WHAT IS ASKED | Nothing may be dropped or altered: reproduce all the data.

GIVEN INFORMATION |
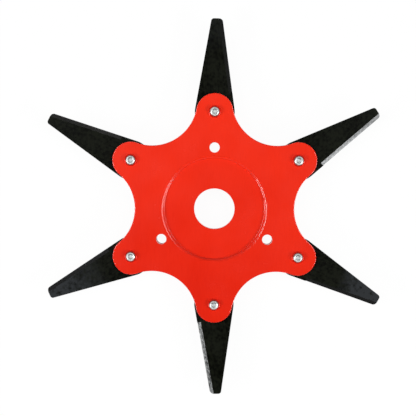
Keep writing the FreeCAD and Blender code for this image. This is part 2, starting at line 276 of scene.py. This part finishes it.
bladeForm = {
    "rootRadius": 12.45 * mm,
    "reach": 57.7 * mm,
    "tipWidth": 6.85 * mm,
    "halfThickness": 1.5 * mm,
    "bevelWidth": 2.3 * mm,
    "bevelStart": 9.9 * mm,
}
bladeLook = {
    "dark": (0.0006, 0.0008, 0.0002, 1),
    "light": (0.0062, 0.0074, 0.0040, 1),
    # painted sheen: a lighter grey towards the tip stands in for the lamps' sheen on the blade
    "paintedSheen": (0.026, 0.0285, 0.031, 1),
    "roughness": (0.32, 0.48),
    "shine": 0.07,
    "patchScale": 55.0,
    "skinScale": 470.0,
    "skinShare": 0.65,
    "skinSpread": (0.30, 0.72),
    "lineFineness": 1900.0,
    "lineLength": 40.0,
    "lineDepth": 0.3,
    "mottleScale": 360.0,
    "mottle": (0.1, 1.6),
    "bumpHeight": 0.000010,
    "lineBump": 0.5,
    "patchBump": 0.6,
}
# Marks of the grinding wheel, nearly square to the edge, pits that it didn't reach, and soft clouds
groundLook = {
    "softness": 0.06 * mm,
    "wanderScale": 260.0,
    "wander": 0.25 * mm,
    "wheelAngle": 82.0,
    "wheelFineness": 2600.0,
    "wheelLength": 14.0,
    "wheelShare": 0.35,
    "wheelBump": 0.8,
    "roughness": (0.34, 0.5),
    "cloudScale": 620.0,
    "toneSpread": (0.15, 0.85),
    "dimFrom": 0.4,
    "tipTone": 0.62,
    "pitScale": 1100.0,
    "pitSize": 0.5,
    "pitShare": 0.34,
    "pitDepth": 0.75,
}
# For each blade: the ground edge's colour, how much of it is bare metal, how strongly it is pitted and
# how uneven its tone is; and where the painted sheen (a lighter patch towards the tip) starts and is full, in
# mm from the pivot, and how far
edges = {
    "blade_1": {
        "colour": (0.0085, 0.0090, 0.0080, 1), "bare": 0.5, "pitted": 0.3, "uneven": 0.7,
        "paintedSheen": (36, 46, 0.15),
    },
    "blade_2": {
        "colour": (0.405, 0.415, 0.420, 1), "bare": 0.75, "pitted": 0.8, "uneven": 0.9,
        "paintedSheen": (36, 46, 0.02),
    },
    "blade_3": {
        "colour": (0.0030, 0.0031, 0.0029, 1), "bare": 1.0, "pitted": 0.2, "uneven": 0.5,
        "paintedSheen": (29, 48, 1.6),
    },
    "blade_4": {
        "colour": (0.225, 0.230, 0.230, 1), "bare": 0.6, "pitted": 1.0, "uneven": 2.2,
        "paintedSheen": (36, 46, 0.0),
    },
    "blade_5": {
        "colour": (0.0150, 0.0150, 0.0155, 1), "bare": 0.2, "pitted": 0.7, "uneven": 0.8,
        "paintedSheen": (18, 50, 1.1),
    },
    "blade_6": {
        "colour": (0.0280, 0.0285, 0.0265, 1), "bare": 0.1, "pitted": 0.3, "uneven": 0.7,
        "paintedSheen": (36, 46, 0.02),
    },
}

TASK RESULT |
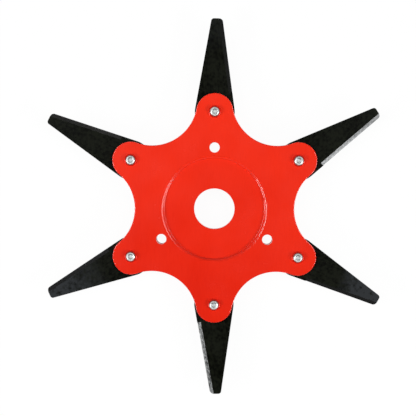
Keep writing the FreeCAD and Blender code for this image. This is part 2, starting at line 276 of scene.py. This part finishes it.
bladeForm = {
    "rootRadius": 12.45 * mm,
    "reach": 57.7 * mm,
    "tipWidth": 6.85 * mm,
    "halfThickness": 1.5 * mm,
    "bevelWidth": 2.3 * mm,
    "bevelStart": 9.9 * mm,
}
bladeLook = {
    "dark": (0.0006, 0.0008, 0.0002, 1),
    "light": (0.0062, 0.0074, 0.0040, 1),
    # painted sheen: a lighter grey towards the tip stands in for the lamps' sheen on the blade
    "paintedSheen": (0.026, 0.0285, 0.031, 1),
    "roughness": (0.32, 0.48),
    "shine": 0.07,
    "patchScale": 55.0,
    "skinScale": 470.0,
    "skinShare": 0.65,
    "skinSpread": (0.30, 0.72),
    "lineFineness": 1900.0,
    "lineLength": 40.0,
    "lineDepth": 0.3,
    "mottleScale": 360.0,
    "mottle": (0.1, 1.6),
    "bumpHeight": 0.000010,
    "lineBump": 0.5,
    "patchBump": 0.6,
}
# Marks of the grinding wheel, nearly square to the edge, pits that it didn't reach, and soft clouds
groundLook = {
    "softness": 0.06 * mm,
    "wanderScale": 260.0,
    "wander": 0.25 * mm,
    "wheelAngle": 82.0,
    "wheelFineness": 2600.0,
    "wheelLength": 14.0,
    "wheelShare": 0.35,
    "wheelBump": 0.8,
    "roughness": (0.34, 0.5),
    "cloudScale": 620.0,
    "toneSpread": (0.15, 0.85),
    "dimFrom": 0.4,
    "tipTone": 0.62,
    "pitScale": 1100.0,
    "pitSize": 0.5,
    "pitShare": 0.34,
    "pitDepth": 0.75,
}
# For each blade: the ground edge's colour, how much of it is bare metal, how strongly it is pitted and
# how uneven its tone is; and where the painted sheen (a lighter patch towards the tip) starts and is full, in
# mm from the pivot, and how far
edges = {
    "blade_1": {
        "colour": (0.0085, 0.0090, 0.0080, 1), "bare": 0.5, "pitted": 0.3, "uneven": 0.7,
        "paintedSheen": (36, 46, 0.15),
    },
    "blade_2": {
        "colour": (0.405, 0.415, 0.420, 1), "bare": 0.75, "pitted": 0.8, "uneven": 0.9,
        "paintedSheen": (36, 46, 0.02),
    },
    "blade_3": {
        "colour": (0.0030, 0.0031, 0.0029, 1), "bare": 1.0, "pitted": 0.2, "uneven": 0.5,
        "paintedSheen": (29, 48, 1.6),
    },
    "blade_4": {
        "colour": (0.225, 0.230, 0.230, 1), "bare": 0.6, "pitted": 1.0, "uneven": 2.2,
        "paintedSheen": (36, 46, 0.0),
    },
    "blade_5": {
        "colour": (0.0150, 0.0150, 0.0155, 1), "bare": 0.2, "pitted": 0.7, "uneven": 0.8,
        "paintedSheen": (18, 50, 1.1),
    },
    "blade_6": {
        "colour": (0.0280, 0.0285, 0.0265, 1), "bare": 0.1, "pitted": 0.3, "uneven": 0.7,
        "paintedSheen": (36, 46, 0.02),
    },
}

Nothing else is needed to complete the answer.